Return every entry exactly as written.

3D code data
/---
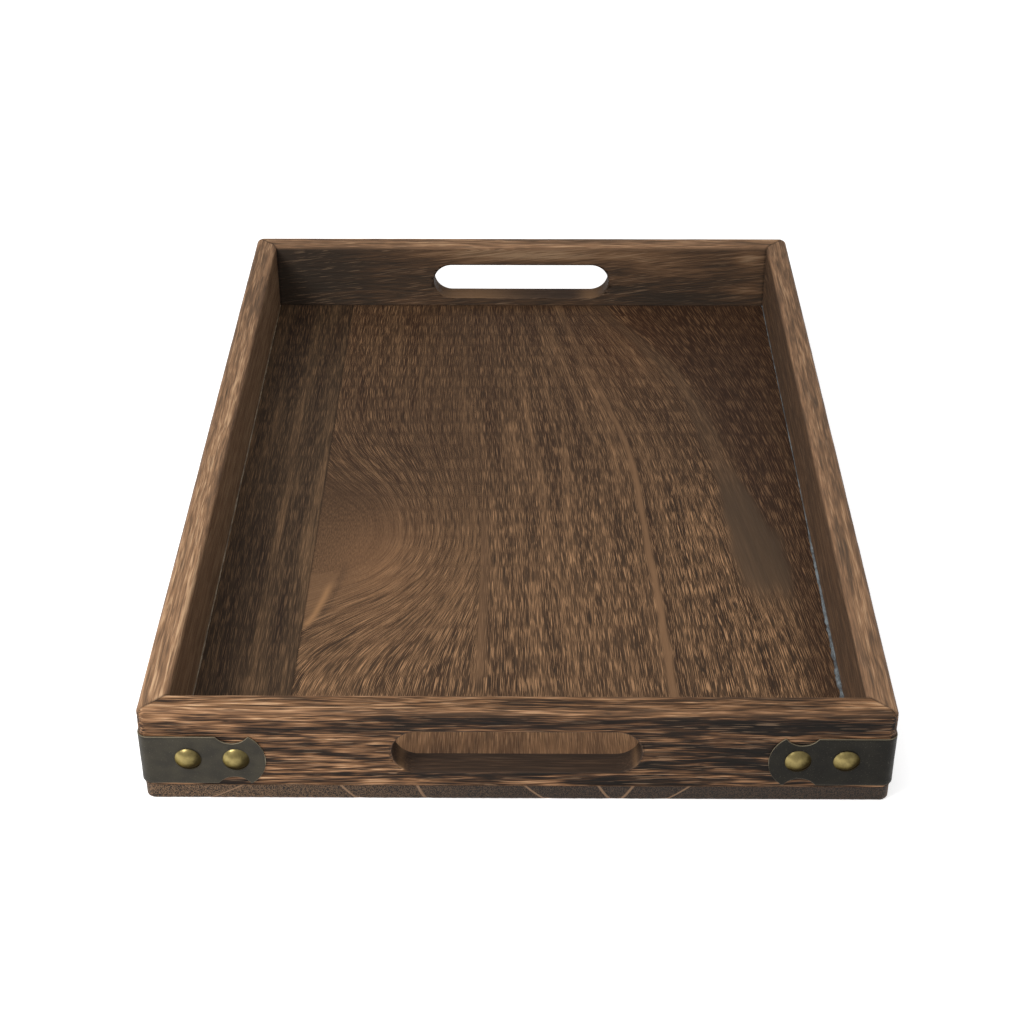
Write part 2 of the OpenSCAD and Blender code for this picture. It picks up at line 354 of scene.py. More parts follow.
def make_rail(node, span, reach, turn, style, wood_seed, slot_z=None):
    """A rail made along X with its outer face towards -Y, then turned about Z by turn degrees."""
    name = node + "_brushed"
    mesh = new_mesh(name, *rail_blank(span, reach))
    if slot_z:
        mesh = cut(mesh, *slot_cutter(reach, slot_z))
        shade_smooth(mesh)
    p, n = points_of(mesh), normals_of(mesh)
    x, depth, height = p[:, 0], p[:, 1] + reach, p[:, 2]
    ridge = rail_relief(x, depth, height, style)
    calm = 1 - style.upper_calm * smooth(TRAY_H - 13, TRAY_H - 8, height)
    in_slot = 0 * x
    if slot_z:
        from_slot = np.hypot(np.clip(abs(x) - (SLOT_W - SLOT_H) / 2, 0, None), height - slot_z)
        in_slot = smooth(SLOT_H / 2 + 0.8, SLOT_H / 2 + 0.1, from_slot)
    calm = calm * (1 - 0.9 * in_slot)
    hidden = height < BASE_T + 0.01
    seam = np.clip(half_path(np.clip(depth, 0, WALL_T), span) - abs(x) - 0.3, 0, None)
    in_bend = (abs(x) > span / 2 - CORNER_R) & (depth < CORNER_R)
    diagonal = abs((span / 2 - abs(x)) - depth) / math.sqrt(2)
    seam = np.where(in_bend, diagonal, np.minimum(seam, diagonal))
    groove = SEAM_GROOVE * np.exp(-(seam / 0.35) ** 2)
    face = np.where(depth > WALL_T / 2, 0.6, 1.0)
    drop = style.relief * calm * face * (1 - ridge) + groove
    p = p - n * np.where(hidden, 0, drop)[:, None]
    on_inner = smooth(WALL_T - 1.5, WALL_T - 0.2, depth) * smooth(TRAY_H - 0.5, TRAY_H - 3, height)
    tone = style.top_tone * smooth(TRAY_H - 2.5, TRAY_H - 0.3, height) + style.inner_tone * on_inner
    for side, patches in ((1 - on_inner, style.outer), (on_inner, style.inner)):
        for middle, spread, amount in patches:
            tone = tone + side * amount * bump_at(x, height, middle, spread)
    edge = np.exp(-((TRAY_H - height) / 1.6) ** 2) * np.maximum(
        np.exp(-(depth / 2.0) ** 2), np.exp(-((WALL_T - depth) / 2.0) ** 2))
    angle = math.radians(turn)
    c, s = math.cos(angle), math.sin(angle)
    turned = np.stack([c * p[:, 0] - s * p[:, 1], s * p[:, 0] + c * p[:, 1], p[:, 2]], 1)
    set_points(mesh, turned)
    lean = style.slant * np.clip(x, -150, 150) * on_inner
    contrast = style.contrast * (1 - 0.45 * on_inner)
    on_top = style.pale_top * smooth(TRAY_H - 3.5, TRAY_H - 1, height)
    bare = sum([bump_at(x, height, middle, spread) for middle, spread in style.in_slot], 0 * x)
    add_vectors(mesh, "grain", x, depth, height + lean)
    add_vectors(mesh, "place", contrast, on_top, bare)
    add_vectors(mesh, "look", ridge * calm + (1 - calm) * 0.6, tone, np.exp(-(seam / 0.45) ** 2))
    # The third number marks the inside of a handle slot, which the material darkens as painted shade.
    add_vectors(mesh, "edges_inner_slot", edge, on_inner, in_slot)
    add_piece(name, mesh, rail_material(node + "_wood", wood_seed), node)


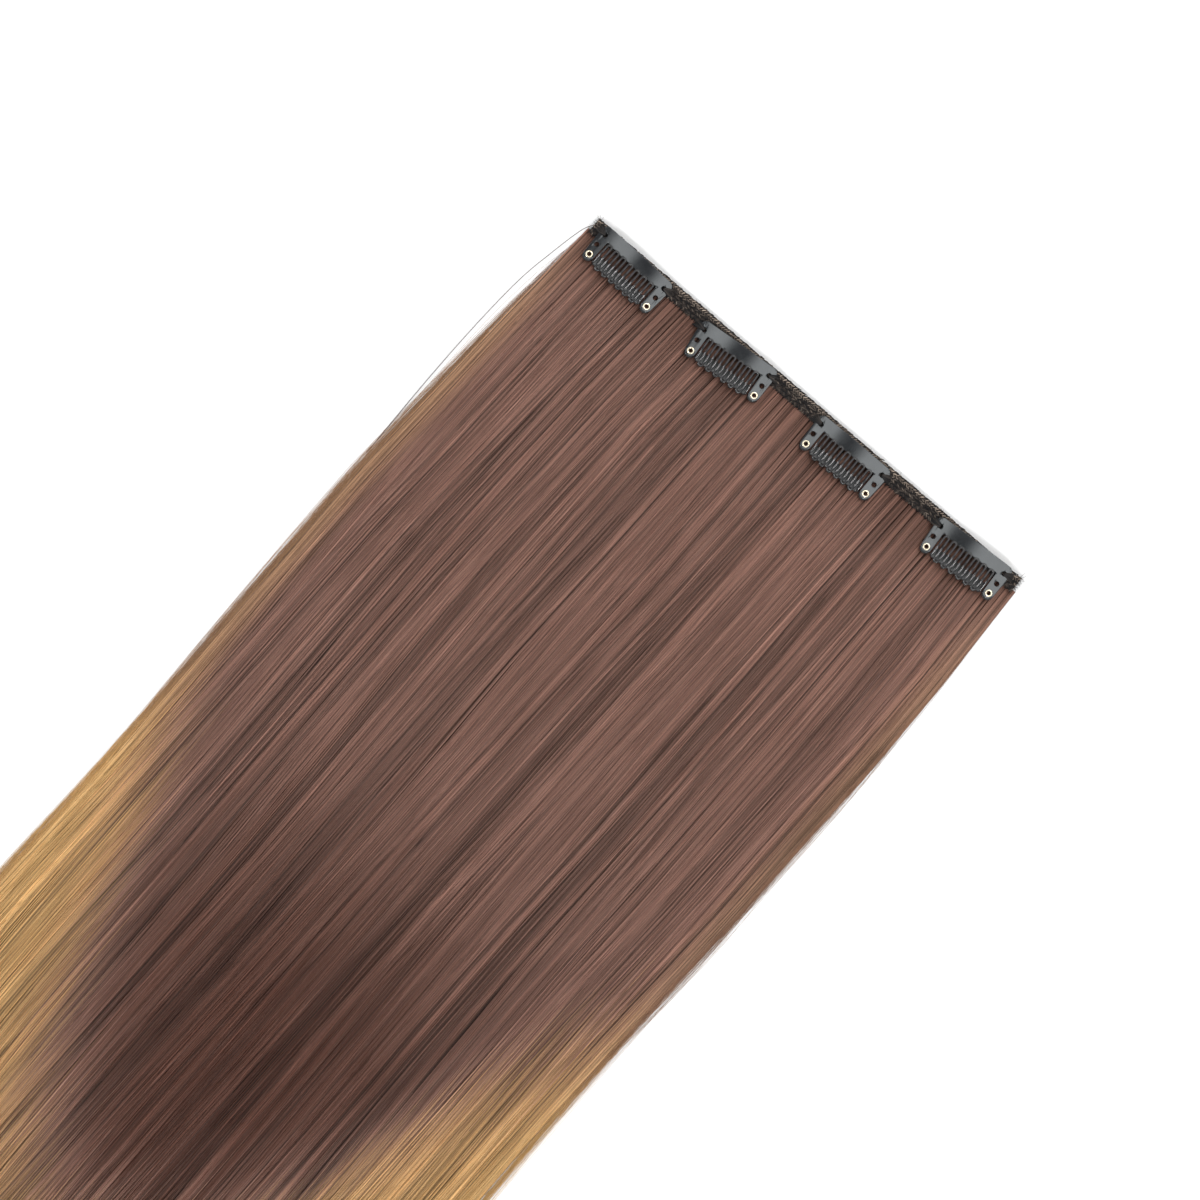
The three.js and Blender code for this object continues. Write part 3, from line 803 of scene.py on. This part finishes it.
\---
- **The answer**:
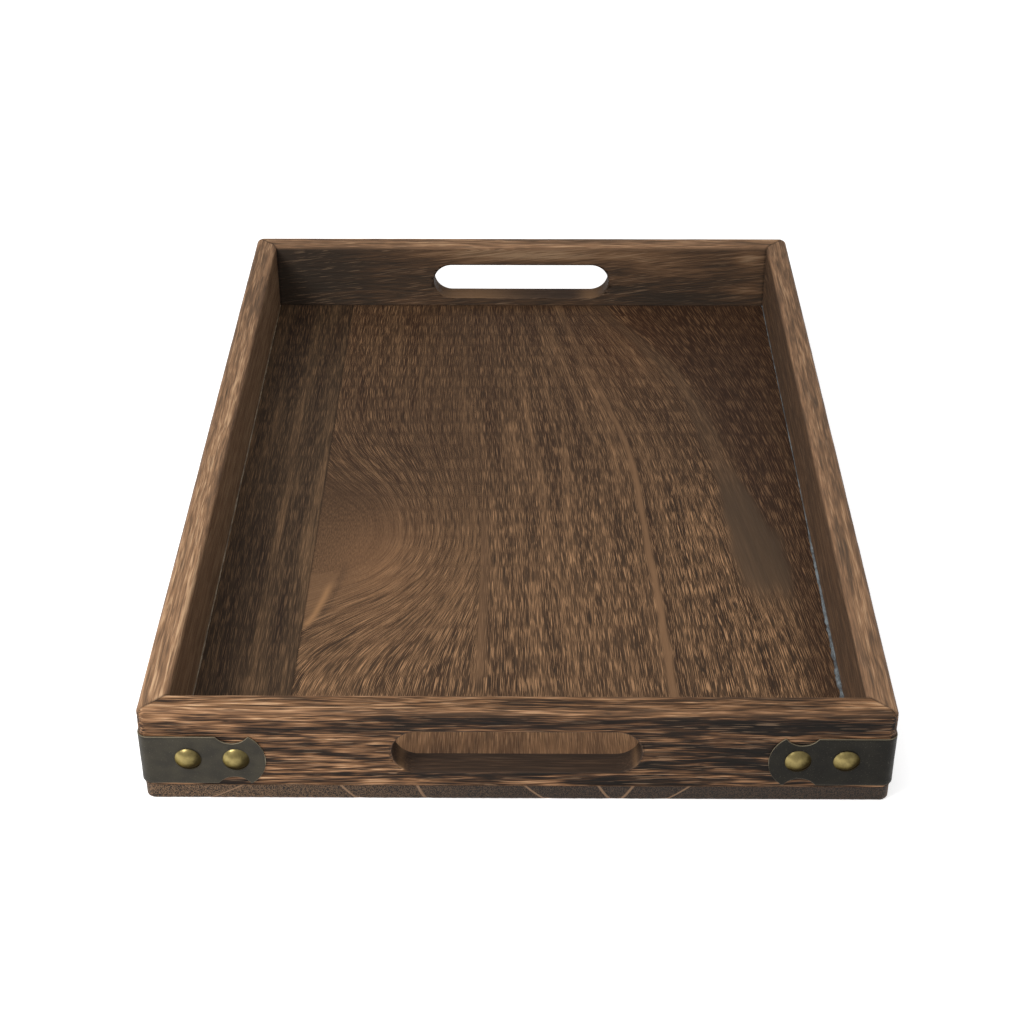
Write part 2 of the OpenSCAD and Blender code for this picture. It picks up at line 354 of scene.py. More parts follow.
def make_rail(node, span, reach, turn, style, wood_seed, slot_z=None):
    """A rail made along X with its outer face towards -Y, then turned about Z by turn degrees."""
    name = node + "_brushed"
    mesh = new_mesh(name, *rail_blank(span, reach))
    if slot_z:
        mesh = cut(mesh, *slot_cutter(reach, slot_z))
        shade_smooth(mesh)
    p, n = points_of(mesh), normals_of(mesh)
    x, depth, height = p[:, 0], p[:, 1] + reach, p[:, 2]
    ridge = rail_relief(x, depth, height, style)
    calm = 1 - style.upper_calm * smooth(TRAY_H - 13, TRAY_H - 8, height)
    in_slot = 0 * x
    if slot_z:
        from_slot = np.hypot(np.clip(abs(x) - (SLOT_W - SLOT_H) / 2, 0, None), height - slot_z)
        in_slot = smooth(SLOT_H / 2 + 0.8, SLOT_H / 2 + 0.1, from_slot)
    calm = calm * (1 - 0.9 * in_slot)
    hidden = height < BASE_T + 0.01
    seam = np.clip(half_path(np.clip(depth, 0, WALL_T), span) - abs(x) - 0.3, 0, None)
    in_bend = (abs(x) > span / 2 - CORNER_R) & (depth < CORNER_R)
    diagonal = abs((span / 2 - abs(x)) - depth) / math.sqrt(2)
    seam = np.where(in_bend, diagonal, np.minimum(seam, diagonal))
    groove = SEAM_GROOVE * np.exp(-(seam / 0.35) ** 2)
    face = np.where(depth > WALL_T / 2, 0.6, 1.0)
    drop = style.relief * calm * face * (1 - ridge) + groove
    p = p - n * np.where(hidden, 0, drop)[:, None]
    on_inner = smooth(WALL_T - 1.5, WALL_T - 0.2, depth) * smooth(TRAY_H - 0.5, TRAY_H - 3, height)
    tone = style.top_tone * smooth(TRAY_H - 2.5, TRAY_H - 0.3, height) + style.inner_tone * on_inner
    for side, patches in ((1 - on_inner, style.outer), (on_inner, style.inner)):
        for middle, spread, amount in patches:
            tone = tone + side * amount * bump_at(x, height, middle, spread)
    edge = np.exp(-((TRAY_H - height) / 1.6) ** 2) * np.maximum(
        np.exp(-(depth / 2.0) ** 2), np.exp(-((WALL_T - depth) / 2.0) ** 2))
    angle = math.radians(turn)
    c, s = math.cos(angle), math.sin(angle)
    turned = np.stack([c * p[:, 0] - s * p[:, 1], s * p[:, 0] + c * p[:, 1], p[:, 2]], 1)
    set_points(mesh, turned)
    lean = style.slant * np.clip(x, -150, 150) * on_inner
    contrast = style.contrast * (1 - 0.45 * on_inner)
    on_top = style.pale_top * smooth(TRAY_H - 3.5, TRAY_H - 1, height)
    bare = sum([bump_at(x, height, middle, spread) for middle, spread in style.in_slot], 0 * x)
    add_vectors(mesh, "grain", x, depth, height + lean)
    add_vectors(mesh, "place", contrast, on_top, bare)
    add_vectors(mesh, "look", ridge * calm + (1 - calm) * 0.6, tone, np.exp(-(seam / 0.45) ** 2))
    # The third number marks the inside of a handle slot, which the material darkens as painted shade.
    add_vectors(mesh, "edges_inner_slot", edge, on_inner, in_slot)
    add_piece(name, mesh, rail_material(node + "_wood", wood_seed), node)


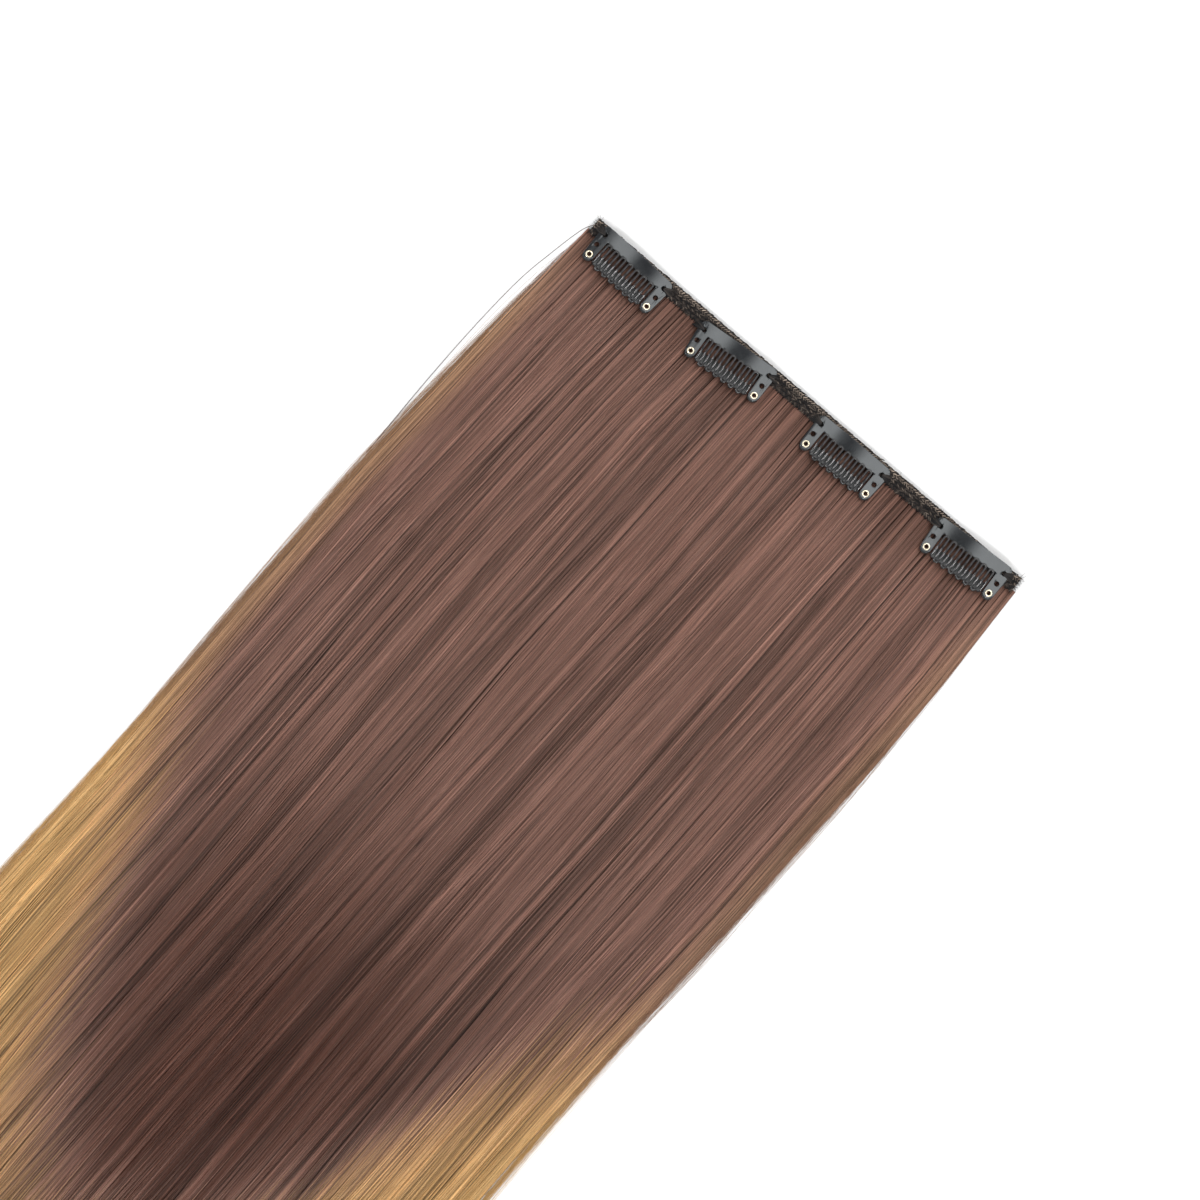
The three.js and Blender code for this object continues. Write part 3, from line 803 of scene.py on. This part finishes it.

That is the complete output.